Sri Lanka’s Cargills Bank focuses on digital technology targeting young workforce and millennials
The Cargills Bank of Sri Lanka, owned by the Cargills Group, has reportedly said its focus on digital technology like mobile apps and a relatively young workforce will help it better target millennials as customers.
“The bank’s technology focus and enhancing convenience through its extensive (Cargills Food City) network is a key strategy which is proving successful in attracting millennials, for whom speed and convenience are key value drivers,” Managing Director Rajendra Theagarajah has been quoted as saying in a local media report.
The Bank’s Chairman, Louis Page has said a key competitive advantage of Cargills Bank centred on its retail network of over 350 Cargills Food City outlets across the country, all of which now have regulatory approval to do banking, the report states.
Theagarajah has reportedly told shareholders in the Bank’s annual report for 2017 that the year under review saw the pioneering of several initiatives towards luring millennials with product offerings aimed at this segment of customers.
“We launched Social banking where banking transactions can be carried out by connecting Facebook to the Mobile Banking App,” Theagarajah has said.
According to the media report, the Bank considers its Mobile Banking App as one of its unique selling points which enables customers to make utility bill payments, transfer money and open accounts and fixed deposits on smart phones.
Cargills Bank has stated that in 2017 it started ‘Social Media Banking’ with its “Pay a Friend via Facebook” campaign. This has “proven to be particularly popular amongst millennials who can now pay a friend instantly across the restaurant table if they have not taken cash to a dinner or lunch meeting.”
The bank’s new ‘Lifestyle Banking’ website was selected among the top 20 Visually Stunning Website Designs among Banks and Credit Unions by The Financial Brand, a digital publication covering the way financial institutions build their brands, the media report has further noted.
Theagarajah has said that as much as 90% of the four-year-old bank’s team of 451 employees is below the age of 40 years.

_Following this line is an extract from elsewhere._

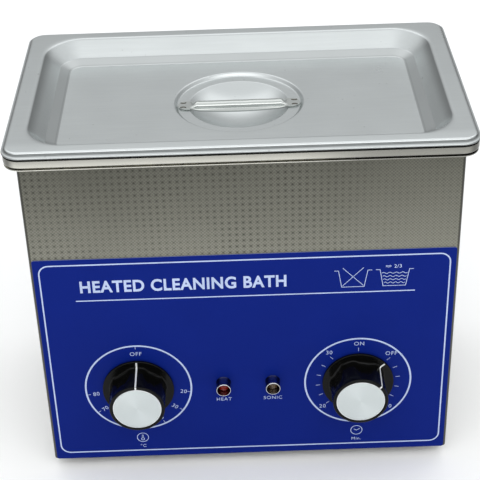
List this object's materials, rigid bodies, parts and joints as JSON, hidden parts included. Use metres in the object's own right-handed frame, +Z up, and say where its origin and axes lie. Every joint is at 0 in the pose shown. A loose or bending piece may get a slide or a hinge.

This, he has said, reflects “a younger workforce with high energy and the ability to understand and cater to facets unique to millennials, helping the bank become a champion of digital disruption in the retail banking space.”
Cargills Bank follows a “lean model, with a higher number of sales staff vis a vis back office staff – a model founded on state of the art technology,” the annual report has stated.
The move by Cargills Bank to venture into digital technology with the aim of targeting the market of millennials in the country is an innovative move to be undertaken by a Sri Lankan bank. Other banks could look at the marketing strategy undertaken by the Cargills Bank and venture into similar strategies with target markets.